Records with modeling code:
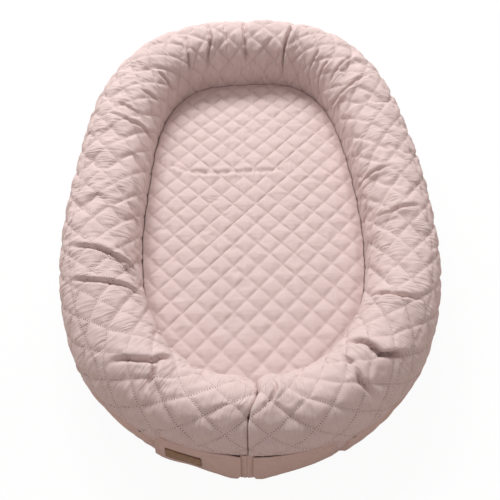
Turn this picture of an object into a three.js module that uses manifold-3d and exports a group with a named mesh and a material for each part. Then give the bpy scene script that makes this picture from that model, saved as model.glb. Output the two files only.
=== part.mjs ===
// Infant lounger: a stuffed roll in a quilted cover that bends round a loose quilted pad.
// Millimetres, +Z up. The foot end, where the roll's two ends meet, looks along -Y and the
// head end along +Y. The origin is on the floor at the middle of the overall size.

import * as THREE from 'three';
import { mergeVertices } from 'three/addons/utils/BufferGeometryUtils.js';
import Module from 'manifold-3d';

// Overall sizes
const overallLength = 892;
const overallWidth = 596;
const rollRadius = 61;

// Clearances
const seatGap = 0.3;
const seamGap = 0.4;
const padClearance = 1.2;

// Base panel under the whole lounger
const baseThickness = 3;

// Plan of the roll: an oval that is squarer at the head than at the foot
const headSquareness = 2.75;
const footSquareness = 2.45;
const footArcAngle = THREE.MathUtils.degToRad(19.4);
const planSamples = 900;
const searchShare = 0.25;
const searchSteps = 30;

// Section of the roll
const bottomHalfWidth = 30;
const outerSquareness = 2.4;
const innerSquareness = 3.2;
const seamAngle = THREE.MathUtils.degToRad(66);
const lowerRows = 3;
const sideRows = 3;
const topRows = 5;
const wellRows = 2;
const liningRowStep = 2;

// Quilting of the roll's cover: half the diagonal of a diamond along the roll
const rollQuiltStep = 24.5;
const quiltDepth = 4;
const coverThickness = 3;
const stripInset = 2;
const fillingClearance = 0.8;

// Ends of the roll, drawn in towards the seam where they meet
const endGap = 2.6;
const endDraw = 11;
const endDrawLength = 55;
const capThickness = 1.6;

// Folds gathered on the inner side where the roll bends
const gatherDepth = 6;
const gatherColumns = 3;
const gatheredBendRadius = 215;

// Foot bands: plain fabric below the quilting, curved about one vertical axis. They meet a
// little to the left of the middle
const meetingOffset = 13;
const bandTuck = 4;
const bandLean = 7;
const bandThickness = 1.6;
const bandLength = 130;
const bandFade = 150;
const hemHeight = 8;
const hemThickness = 3;
const lobeLength = 26;
const lobeTipShare = 0.25;
const bandSteps = 14;
const footSpread = 20;

// Strip that joins the two foot bands
const gussetWidth = 15;
const gussetThickness = 2.4;
const gussetInset = 5;
const gussetRidge = 1;
const gussetSeamWidth = 3;

// Hidden zips behind the bands' hems
const zipInset = 20;
const zipEndInset = 8;
const tapeThickness = 0.8;
const tapeClearance = 0.6;
const tapeLap = 8;
const tapeDrop = 9;
const chainDrop = 14;
const coilHeight = 2.2;
const coilThickness = 2.2;
const coilGap = 1.6;
const zipSteps = 12;
const pocketDepth = 23;
const pocketMargin = 30;

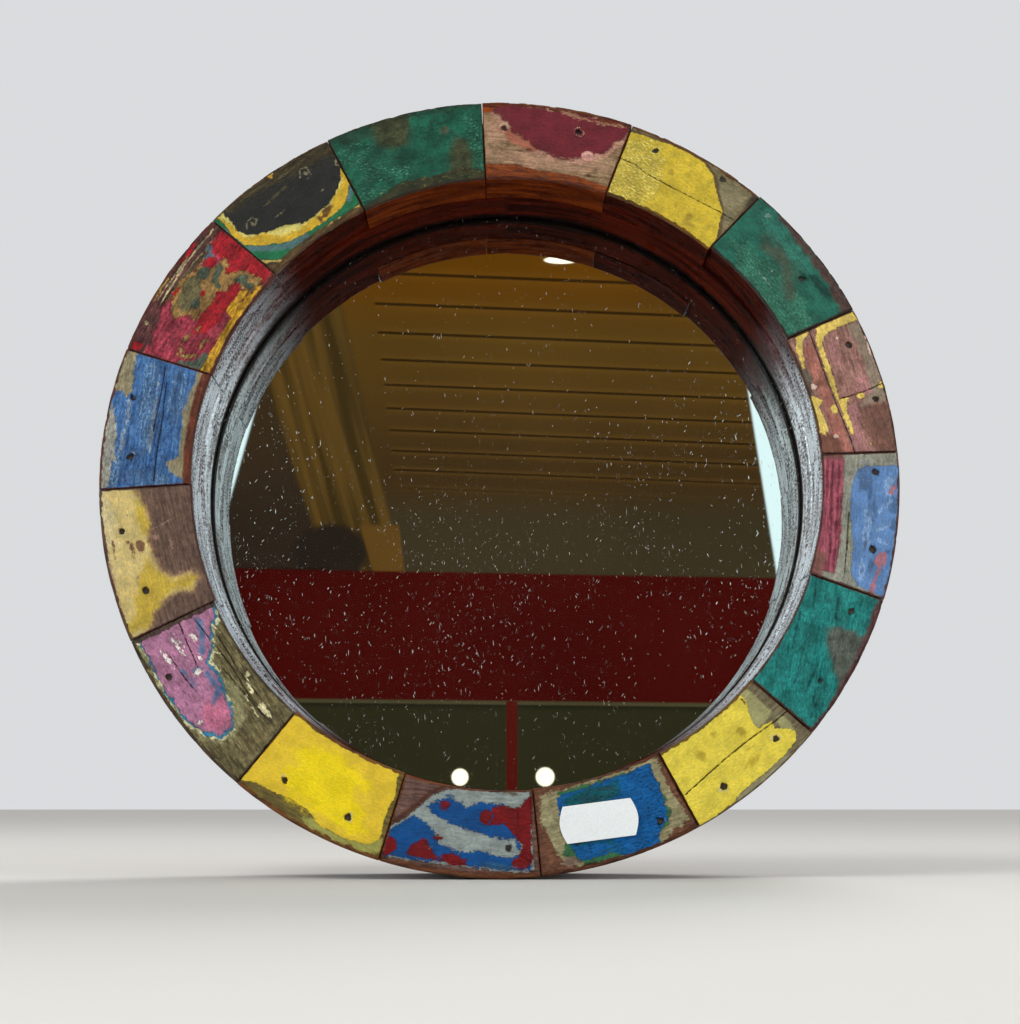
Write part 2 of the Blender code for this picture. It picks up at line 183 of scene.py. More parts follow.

• _EXERCISE OBJECTIVE_
Count the lines in the entries above that include the string "picture", then give only that figure.

• _REPLY_
2